One of the worst aspects of this denial is that everything around disability in this country is about individuals and everything around them is turned into tokenism and inspiration porn. Without accessibility, most disabled people have to depend on the people around them and are denied the opportunity of leading an independent life. Forget sex, just going to college, or hanging out with your friends is an impossible task if your caretakers or friends are not ready to slug it out with you. After a point, this grind of navigating spaces which are openly hostile to your bodies becomes exhausting. The world practices ableism in all forms without the culpability of discriminatory behaviour.

Over the years, I have had much advice to give to people. Try and love yourself. Love your body. Use sex toys for pleasure. Explore your body in every way possible. Which is all fine, except that most of us are not looking for pleasure or even sex when we put ourselves out into the world. What we are looking for is validation. Validation of ourselves as human beings. Validation of our sexuality. Validation of our bodies. When you live with a ‘minority’ body, this search is a lifelong journey which defines how you see yourself and after a while there is so much coping and healing on your plate that you might give up on this validation.

Being sexual can be an adventurous act for persons with disabilities. There is always a risk of being shamed. Or being laughed at. We don’t have to try very hard to find self-doubt. The able-bodied world keeps finding ways to exclude us. We don’t have the ‘chemistry’ to date able-bodied people. We don’t have access to places where you can safely have sex. We don’t have easy access to sex toys. We don’t have privacy within our homes. We don’t even have complete autonomy over our body.

Despite all that, disabled people continue to search for little safe spaces of pleasure.

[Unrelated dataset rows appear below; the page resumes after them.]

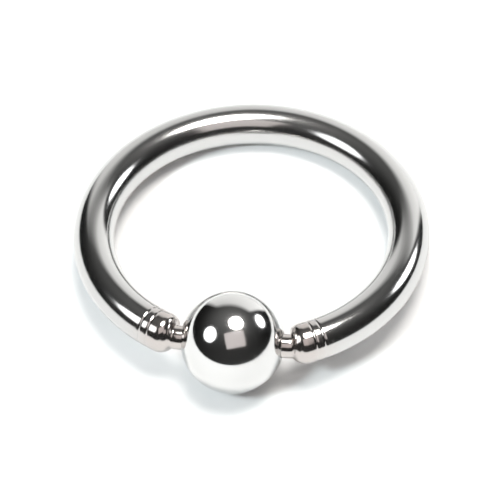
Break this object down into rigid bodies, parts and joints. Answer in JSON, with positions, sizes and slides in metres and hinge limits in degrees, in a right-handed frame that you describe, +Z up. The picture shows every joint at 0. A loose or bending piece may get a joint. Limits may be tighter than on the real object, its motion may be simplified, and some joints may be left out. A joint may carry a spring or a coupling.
{
  "type": "captive bead ring",
  "caption": "Open wire hoop closed by a captive ball that turns on the slim tips of the hoop's ends, lying on its side.",
  "frame": {"origin": "on the floor under the middle of the ring's box, as it lies on its bead and on the far side of its wire", "axes": "+Z up from the floor, +X to the right along the line that the bead turns on, -Y towards the bead"},
  "size_m": [0.0208, 0.0218, 0.006],
  "materials": {
    "hoop_steel": "mirror-polished stainless steel",
    "bead_steel": "mirror-polished stainless steel"
  },
  "bodies": {
    "ring": {"hoop": "hoop_steel"},
    "bead": {"bead": "bead_steel"}
  },
  "joints": [
    {"name": "bead_spin", "type": "hinge", "parent": "ring", "child": "bead", "pos_m": [0, -0.00794, 0.003], "axis": [1, 0, 0], "continuous": true}
  ]
}
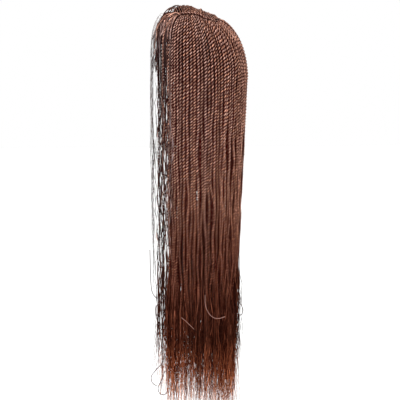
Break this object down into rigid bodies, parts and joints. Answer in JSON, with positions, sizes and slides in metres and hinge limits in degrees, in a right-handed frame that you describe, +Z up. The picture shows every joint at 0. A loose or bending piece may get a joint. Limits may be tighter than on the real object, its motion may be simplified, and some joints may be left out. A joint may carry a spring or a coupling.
{
  "type": "braid wig",
  "caption": "Very long wig of fine two-strand twists with a left side parting, dark reddish brown, on an open net cap.",
  "frame": {"origin": "highest point inside the cap, where the crown of the head touches it", "axes": "+Z up, the wearer's face looks along -Y, the wearer's left is +X"},
  "size_m": [0.194, 0.2356, 0.9521],
  "materials": {
    "cap_net": "matt net",
    "parting_band_hair": "satin fibre",
    "twisted_hair": "satin fibre"
  },
  "bodies": {
    "root": {"cap": "cap_net", "parting_band": "parting_band_hair", "left_front_braids": "twisted_hair", "left_middle_braids": "twisted_hair", "left_rear_braids": "twisted_hair", "back_left_braids": "twisted_hair", "back_right_braids": "twisted_hair", "right_rear_braids": "twisted_hair", "right_middle_braids": "twisted_hair", "right_front_braids": "twisted_hair", "forehead_braids": "twisted_hair", "face_braid_1": "twisted_hair", "face_braid_2": "twisted_hair", "face_braid_3": "twisted_hair"}
  },
  "joints": []
}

Plan sexual adventures even when they don’t materialize. Find comfort in heteronormative structures like marriage which are sometimes the only way for them to exercise their sexual agency. Others discover queer joy in their bodies. All of us just want to be seen. We want to be loved. We want to be attractive and desired. But above all, we want to be ourselves. Not normal, not abnormal, just beautiful human beings. Romantic, passionate, sexy. Is that too much to ask for?